The so-called “One Per Cent” - the richest people in the world, are reportedly dodging coronavirus by paying the earth for quicker tests, better masks, private jets to remote locations and even apartments in a bomb-proof underground structure in Kansas known as the Survival Condo. Their aim, clearly, is to avoid any chance of catching it. For them, Covid-19 is something that happens to other folk. Coronavirus – The People's Pestilence.
The irony, as any health professional will tell you, is that those who get Covid-19 early and survive will have some immunity against it if it comes back later. Which is more than the super-rich can hope for as they emerge, blinking into the sunlight, from the Survival Condo and walk straight into Covid-20, The Second Wave.
According to columnist Owen Jones in the Guardian: “Thanks to a decade of austerity, the Tories have ensured the pandemic will hit the poor the hardest.” Well, only if “the poor” includes those on skiing holidays in Italy or luxury cruises in the Pacific. This contagion has been spurred by affluence and global travel. The first victims of this plague were those who spent thousands of pounds on holidays, not those who sit at home counting the pennies.
Thankfully, at least one Guardian columnist is grown-up enough to see that the time for political point-scoring is over. Marina Hyde: “Wishing the prime minister anything but the absolute best in his stewardship of this crisis is psychopathic.” Amen to that.

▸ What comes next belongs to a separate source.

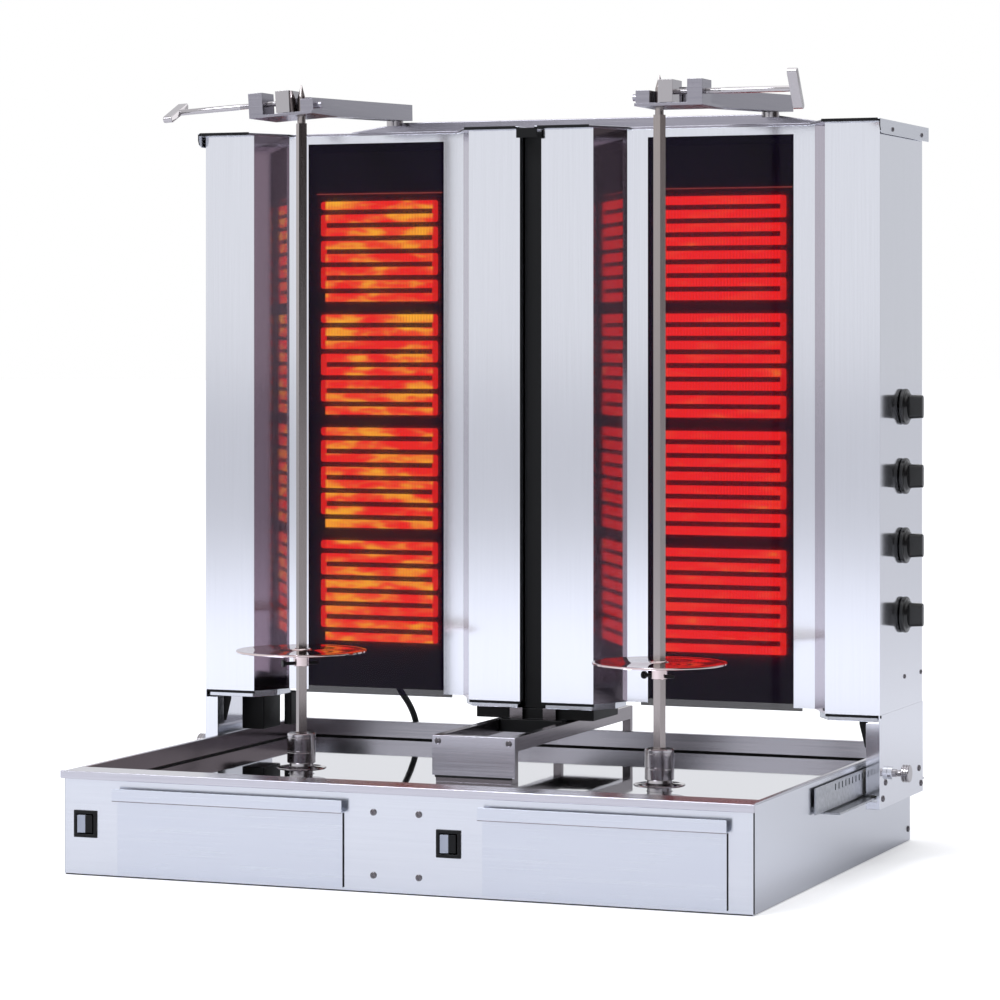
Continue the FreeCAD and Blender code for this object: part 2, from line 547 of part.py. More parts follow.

As for austerity, how much money should any health service spend on preparing for a pandemic that comes along once in a lifetime? Imagine an NHS so vast and well-funded that it could produce, almost overnight, the required 10,000 intensive-care beds and 100,000 nurses to staff them. And imagine this spare capacity was held in reserve, doctors and nurses endlessly re-trained and all mattresses plumped for 50 years or more, on the off-chance that somebody at a food market in China might buy a dodgy pangolin. Does that strike you as sane use of the nation's resources? Me neither.
The fact is that every health service in the world, private or state-run and whether in a democracy or a dictatorship, has buckled under the strain of Covid-19 and been unable to save some victims. The NHS seems to be doing better than most.